• DATA PROVIDED:
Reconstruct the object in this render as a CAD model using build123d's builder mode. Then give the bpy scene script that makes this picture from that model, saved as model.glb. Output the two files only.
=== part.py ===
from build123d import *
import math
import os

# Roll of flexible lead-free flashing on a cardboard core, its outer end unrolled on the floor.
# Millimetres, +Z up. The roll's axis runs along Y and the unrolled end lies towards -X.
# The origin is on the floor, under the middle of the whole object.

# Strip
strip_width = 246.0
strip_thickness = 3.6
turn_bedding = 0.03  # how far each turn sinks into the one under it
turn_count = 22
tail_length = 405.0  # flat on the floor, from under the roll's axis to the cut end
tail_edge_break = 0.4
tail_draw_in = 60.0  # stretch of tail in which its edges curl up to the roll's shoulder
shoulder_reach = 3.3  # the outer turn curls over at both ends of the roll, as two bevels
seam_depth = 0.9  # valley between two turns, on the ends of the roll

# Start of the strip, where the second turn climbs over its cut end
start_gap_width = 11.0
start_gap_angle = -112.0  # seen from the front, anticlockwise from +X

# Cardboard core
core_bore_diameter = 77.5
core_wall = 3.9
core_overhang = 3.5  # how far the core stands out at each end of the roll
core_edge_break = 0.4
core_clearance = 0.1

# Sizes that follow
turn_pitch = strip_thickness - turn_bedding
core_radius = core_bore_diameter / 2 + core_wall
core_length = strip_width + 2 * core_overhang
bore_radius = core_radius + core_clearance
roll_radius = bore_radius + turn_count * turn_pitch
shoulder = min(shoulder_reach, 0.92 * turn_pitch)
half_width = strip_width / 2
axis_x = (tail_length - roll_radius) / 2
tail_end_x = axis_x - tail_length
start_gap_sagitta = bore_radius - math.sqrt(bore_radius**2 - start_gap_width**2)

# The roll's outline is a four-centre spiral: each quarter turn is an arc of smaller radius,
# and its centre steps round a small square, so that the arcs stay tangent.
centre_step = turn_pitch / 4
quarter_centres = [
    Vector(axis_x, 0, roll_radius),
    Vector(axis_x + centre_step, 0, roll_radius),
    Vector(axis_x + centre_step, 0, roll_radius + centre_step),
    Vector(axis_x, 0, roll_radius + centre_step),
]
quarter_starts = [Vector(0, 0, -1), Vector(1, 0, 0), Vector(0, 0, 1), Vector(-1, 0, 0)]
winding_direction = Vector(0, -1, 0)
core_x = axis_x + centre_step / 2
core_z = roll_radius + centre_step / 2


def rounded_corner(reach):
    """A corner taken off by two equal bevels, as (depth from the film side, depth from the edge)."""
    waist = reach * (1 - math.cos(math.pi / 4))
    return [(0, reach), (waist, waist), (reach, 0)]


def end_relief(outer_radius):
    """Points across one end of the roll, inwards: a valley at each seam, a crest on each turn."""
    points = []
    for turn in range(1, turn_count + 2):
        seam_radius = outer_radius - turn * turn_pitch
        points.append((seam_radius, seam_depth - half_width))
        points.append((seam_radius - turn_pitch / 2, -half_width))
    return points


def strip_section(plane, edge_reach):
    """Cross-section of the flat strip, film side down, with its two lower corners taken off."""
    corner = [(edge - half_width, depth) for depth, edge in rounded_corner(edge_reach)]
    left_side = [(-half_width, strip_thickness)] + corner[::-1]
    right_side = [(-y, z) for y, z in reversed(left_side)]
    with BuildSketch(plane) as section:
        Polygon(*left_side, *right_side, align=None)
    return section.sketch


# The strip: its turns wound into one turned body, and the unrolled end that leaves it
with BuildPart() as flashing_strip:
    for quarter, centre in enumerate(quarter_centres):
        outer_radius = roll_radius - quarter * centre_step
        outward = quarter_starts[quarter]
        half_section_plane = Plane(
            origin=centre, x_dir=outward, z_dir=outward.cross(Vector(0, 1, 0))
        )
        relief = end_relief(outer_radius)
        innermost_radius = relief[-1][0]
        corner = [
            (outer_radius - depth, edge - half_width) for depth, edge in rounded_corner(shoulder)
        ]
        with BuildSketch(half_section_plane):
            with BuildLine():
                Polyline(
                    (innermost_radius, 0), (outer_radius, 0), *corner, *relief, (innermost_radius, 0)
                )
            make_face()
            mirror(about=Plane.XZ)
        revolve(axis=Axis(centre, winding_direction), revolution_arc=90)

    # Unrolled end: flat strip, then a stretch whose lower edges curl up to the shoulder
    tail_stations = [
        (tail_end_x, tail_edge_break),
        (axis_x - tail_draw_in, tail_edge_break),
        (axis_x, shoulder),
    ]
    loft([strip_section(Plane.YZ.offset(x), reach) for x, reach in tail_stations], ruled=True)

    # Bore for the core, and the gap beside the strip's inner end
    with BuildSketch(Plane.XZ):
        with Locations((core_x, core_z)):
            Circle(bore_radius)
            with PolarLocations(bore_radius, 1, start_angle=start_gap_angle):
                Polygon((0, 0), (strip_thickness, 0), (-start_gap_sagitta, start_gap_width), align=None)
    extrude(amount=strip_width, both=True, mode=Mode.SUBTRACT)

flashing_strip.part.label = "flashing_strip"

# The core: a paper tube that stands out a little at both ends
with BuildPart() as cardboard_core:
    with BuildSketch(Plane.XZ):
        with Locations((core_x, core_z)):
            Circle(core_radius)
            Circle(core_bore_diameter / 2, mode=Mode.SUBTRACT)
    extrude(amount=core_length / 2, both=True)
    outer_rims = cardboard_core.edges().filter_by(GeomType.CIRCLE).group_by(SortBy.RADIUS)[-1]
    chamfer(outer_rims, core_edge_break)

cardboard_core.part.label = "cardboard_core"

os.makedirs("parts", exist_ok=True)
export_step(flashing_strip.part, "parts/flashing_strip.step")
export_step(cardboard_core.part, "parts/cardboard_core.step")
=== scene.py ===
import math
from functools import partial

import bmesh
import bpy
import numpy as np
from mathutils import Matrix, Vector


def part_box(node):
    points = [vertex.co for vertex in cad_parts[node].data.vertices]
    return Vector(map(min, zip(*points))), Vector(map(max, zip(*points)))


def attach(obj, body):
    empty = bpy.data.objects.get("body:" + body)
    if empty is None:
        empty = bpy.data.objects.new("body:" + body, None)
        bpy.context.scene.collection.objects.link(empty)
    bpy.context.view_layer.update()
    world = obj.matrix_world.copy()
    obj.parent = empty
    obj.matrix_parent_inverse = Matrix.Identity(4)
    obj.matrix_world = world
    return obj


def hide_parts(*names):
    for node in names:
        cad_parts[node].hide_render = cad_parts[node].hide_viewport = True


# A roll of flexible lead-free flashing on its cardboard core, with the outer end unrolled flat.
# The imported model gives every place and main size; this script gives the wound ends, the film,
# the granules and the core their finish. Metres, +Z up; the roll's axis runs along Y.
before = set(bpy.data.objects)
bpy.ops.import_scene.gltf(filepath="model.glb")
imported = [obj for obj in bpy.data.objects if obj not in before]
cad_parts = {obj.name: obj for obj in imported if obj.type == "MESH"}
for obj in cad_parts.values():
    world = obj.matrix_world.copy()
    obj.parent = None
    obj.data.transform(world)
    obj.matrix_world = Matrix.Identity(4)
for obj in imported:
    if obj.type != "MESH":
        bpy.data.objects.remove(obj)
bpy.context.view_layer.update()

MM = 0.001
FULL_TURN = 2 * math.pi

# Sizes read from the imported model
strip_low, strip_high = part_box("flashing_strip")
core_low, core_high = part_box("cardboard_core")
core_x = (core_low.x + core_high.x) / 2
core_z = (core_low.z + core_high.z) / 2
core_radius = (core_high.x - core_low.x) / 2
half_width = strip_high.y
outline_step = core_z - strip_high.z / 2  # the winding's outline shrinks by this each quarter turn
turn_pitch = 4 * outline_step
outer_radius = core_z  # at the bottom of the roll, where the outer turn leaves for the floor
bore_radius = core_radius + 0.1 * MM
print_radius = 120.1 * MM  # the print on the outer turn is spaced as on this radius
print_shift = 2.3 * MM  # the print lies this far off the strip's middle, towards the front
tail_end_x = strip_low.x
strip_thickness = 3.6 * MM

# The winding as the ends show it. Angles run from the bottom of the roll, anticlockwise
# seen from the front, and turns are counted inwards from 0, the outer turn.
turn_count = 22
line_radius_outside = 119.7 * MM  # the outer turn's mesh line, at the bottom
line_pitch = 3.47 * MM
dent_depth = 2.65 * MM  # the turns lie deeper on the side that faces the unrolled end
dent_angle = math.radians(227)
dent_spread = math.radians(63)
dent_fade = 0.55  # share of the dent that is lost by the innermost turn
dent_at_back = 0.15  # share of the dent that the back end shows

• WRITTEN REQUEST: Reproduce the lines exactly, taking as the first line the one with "# The core: a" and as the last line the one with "# A roll of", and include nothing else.

• RESPONSE TO THE TASK:
# The core: a paper tube that stands out a little at both ends
with BuildPart() as cardboard_core:
    with BuildSketch(Plane.XZ):
        with Locations((core_x, core_z)):
            Circle(core_radius)
            Circle(core_bore_diameter / 2, mode=Mode.SUBTRACT)
    extrude(amount=core_length / 2, both=True)
    outer_rims = cardboard_core.edges().filter_by(GeomType.CIRCLE).group_by(SortBy.RADIUS)[-1]
    chamfer(outer_rims, core_edge_break)

cardboard_core.part.label = "cardboard_core"

os.makedirs("parts", exist_ok=True)
export_step(flashing_strip.part, "parts/flashing_strip.step")
export_step(cardboard_core.part, "parts/cardboard_core.step")
=== scene.py ===
import math
from functools import partial

import bmesh
import bpy
import numpy as np
from mathutils import Matrix, Vector


def part_box(node):
    points = [vertex.co for vertex in cad_parts[node].data.vertices]
    return Vector(map(min, zip(*points))), Vector(map(max, zip(*points)))


def attach(obj, body):
    empty = bpy.data.objects.get("body:" + body)
    if empty is None:
        empty = bpy.data.objects.new("body:" + body, None)
        bpy.context.scene.collection.objects.link(empty)
    bpy.context.view_layer.update()
    world = obj.matrix_world.copy()
    obj.parent = empty
    obj.matrix_parent_inverse = Matrix.Identity(4)
    obj.matrix_world = world
    return obj


def hide_parts(*names):
    for node in names:
        cad_parts[node].hide_render = cad_parts[node].hide_viewport = True


# A roll of flexible lead-free flashing on its cardboard core, with the outer end unrolled flat.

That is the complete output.